Domestic assault – assault against an intimate partner such as a spouse, former spouse, boyfriend or girlfriend or someone with whom the defendant has children – that results in serious bodily injury is also a felony in Nebraska. For information about this felony assault, see Nebraska Domestic Violence Laws.
Assault with a bodily fluid against a public safety officer is felonious assault when a person knowingly and intentionally strike a public safety officer’s eyes, mouth, or skin with bodily fluid (for example, blood, urine, saliva, and feces) that the person knows is infected with HIV, hepatitis B, or hepatitis C. The crime is a Class IIIA felony.
(Neb. Rev. Stat. Ann. § 28-934.)
The penalty for assault in the first degree in Nebraska, a Class II felony, is one to fifty years in prison.
(Neb. Rev. Stat. Ann. § § 28-308, 28-105.)
The penalty for assault against an officer in the first degree, a Class ID felony, is three to fifty years in prison.
(Neb. Rev. Stat. Ann. § § 28-929, 28-105.)
The penalty for assault against an officer in the third degree and assault against an officer with a motor vehicle, both Class IIIA felonies, is up to five years in prison, a $10,000 fine, or both.
(Neb. Rev. Stat. Ann. § § 28-931, 28-931.01, 28-105.)
The penalty for assault with a bodily fluid against a public safety officer, a Class IIIA felony, is up to five years in prison, a $10,000 fine, or both.
(Neb. Rev. Stat. Ann. § § 28-934, 28-105.)
Under Nebraska’s Hate Crime statute, an assailant who commits an assault in the first degree because of the person’s race, religion, gender, sexual orientation, age or disability or other status listed in the statute must be punished for the next level of offense (for example, a Class II felony becomes a Class ID felony, which has an increased minimum prison sentence). If the victim of an assault in the first degree or an assault against an officer in the first or third degree third degree is pregnant, the offender also is subject to the same enhanced punishment.
(Neb. Rev. Stat. Ann. § § 28-111, 28-115.)
A person convicted of assault in Nebraska can be required to pay restitution, which involves reimbursing the victim for any expenses resulting from the crime, such as the cost of medical treatment or counseling or repair or replacement of damaged property.
(Neb. Rev. Stat. Ann. § § 29-2280, 29-2281.)
A court in Nebraska can impose probation for up to five years for a felony assault conviction rather than imprisonment. If the offense, such as a Class II felony, requires a minimum prison sentence, that sentence must be served before the defendant can begin probation. A person on supervised probation must meet with a probation officer and comply with conditions of probation such as treatment, maintaining employment and avoiding any further criminal activity or arrests.
(Neb. Rev. Stat. Ann. § § 29-2263, 28-105.)

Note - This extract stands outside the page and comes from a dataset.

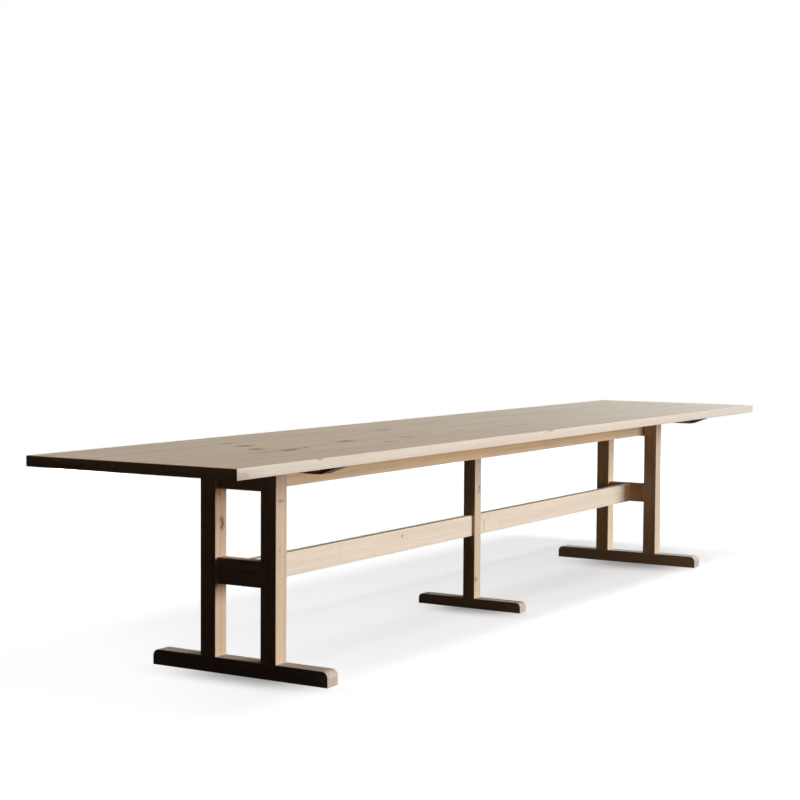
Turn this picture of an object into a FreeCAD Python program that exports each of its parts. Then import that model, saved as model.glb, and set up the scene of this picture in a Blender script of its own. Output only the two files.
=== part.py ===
import FreeCAD, Part
import os
import re
import Sketcher

# Trestle dining table: a long three-plank top on two H-shaped end trestles and a single centre leg,
# tied together by a low stretcher and by a pair of rails under the top.
#
# Frame: millimetres, +X along the table, +Y across it, +Z up. The origin is on the floor under the
# middle of the top. The left half lies at -X and the front at -Y.

# Driving dimensions. Every size that can be chosen by itself is written once, here.
SIZES = {
    # top
    "table_height": 730.0,
    "top_length": 4200.0,
    "top_width": 800.0,
    "top_thickness": 34.0,
    "front_plank_width": 305.0,
    "rear_plank_width": 235.0,
    "tongue_thickness": 8.0,
    "tongue_depth": 12.0,
    "tongue_end_margin": 60.0,
    # end trestles
    "end_overhang": 572.0,
    "post_width": 60.0,
    "post_depth": 60.0,
    "post_gap": 180.0,
    "foot_length": 696.0,
    "foot_height": 51.0,
    "foot_corner_radius": 22.0,
    "crossbar_thickness": 37.0,
    "crossbar_height": 86.0,
    "crossbar_level": 290.0,
    "upper_crossbar_height": 68.0,
    "batten_end_margin": 20.0,
    "batten_depth": 28.0,
    "batten_taper": 62.0,
    "batten_nose": 4.0,
    # rails and stretchers
    "rail_thickness": 30.0,
    "rail_setback": 7.0,
    "rail_step": 4.0,
    "stretcher_thickness": 30.0,
    "stretcher_step": 5.0,
    # centre leg
    "centre_post_width": 51.0,
    "centre_post_depth": 51.0,
    "centre_foot_length": 460.0,
    "centre_foot_height": 40.0,
    "centre_foot_corner_radius": 18.0,
    # mortise and tenon joints
    "post_tenon_thickness": 19.0,
    "post_tenon_width": 38.0,
    "foot_tenon_length": 34.0,
    "batten_tenon_length": 18.0,
    "crossbar_tenon_thickness": 13.0,
    "crossbar_tenon_length": 30.0,
    "rail_tenon_thickness": 12.0,
    "rail_tenon_length": 20.0,
    "stretcher_tenon_thickness": 12.0,
    "stretcher_tenon_length": 18.0,
    "cross_rail_tenon_length": 12.0,
    "centre_tenon_thickness": 16.0,
    "centre_tenon_width": 30.0,
    "centre_tenon_length": 26.0,
    "tenon_shoulder": 12.0,
    "tenon_play": 0.1,
    "mortise_relief": 1.0,
    # buttons that hold the top down on the rails
    "button_length": 40.0,
    "button_width": 30.0,
    "button_thickness": 20.0,
    "button_tongue_depth": 9.0,
    "button_tongue_thickness": 8.0,
    "button_gap": 0.5,
    "button_centre_margin": 300.0,
    "button_end_margin": 310.0,
    # screws and washers
    "screw_post_margin": 32.0,
    "screw_taper_margin": 16.0,
    "screw_shank_radius": 2.5,
    "screw_head_radius": 5.0,
    "screw_head_height": 3.5,
    "screw_head_edge": 1.5,
    "screw_bite": 20.0,
    "screw_point": 4.0,
    "screw_play": 0.1,
    "screw_hole_radius": 3.5,
    "counterbore_radius": 8.5,
    "counterbore_depth": 13.0,
    "washer_radius": 7.5,
    "washer_bore_radius": 2.8,
    "washer_thickness": 1.5,
    # softened arrises
    "edge_ease": 1.2,
}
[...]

If you are facing a felony assault charge in Nebraska, an attorney can investigate the case and determine if you were wrongfully charged or there are other reasons why the case should be dismissed before trial. An attorney also may be able to negotiate a plea bargain with the prosecutor on your behalf, or prepare a defense and represent you at trial if you believe you have been wrongly accused or if there are no reasonable plea options. Prosecutors may negotiate and agree to a lighter sentence in exchange for a guilty plea or to the defendant pleading guilty to a different, less serious crime.
A conviction for felony assault becomes part of your permanent criminal record. If you are convicted later of another crime, the court can consider your prior conviction and impose a harsher sentence in the new case. A convicted felon loses the right to vote, hold public office, serve as a juror, and carry or own firearms. In certain circumstances, a felony conviction also can result in loss of a professional license. A conviction for a violent felony can hurt you when you are looking for a job or applying to rent a house or apartment.
Only someone familiar with the local criminal court system and cases like yours will know how good your chances are for a favorable outcome in court or at the negotiating table. A knowledgeable attorney will take all of this into consideration, assist you in making decisions about your case, and protect your rights.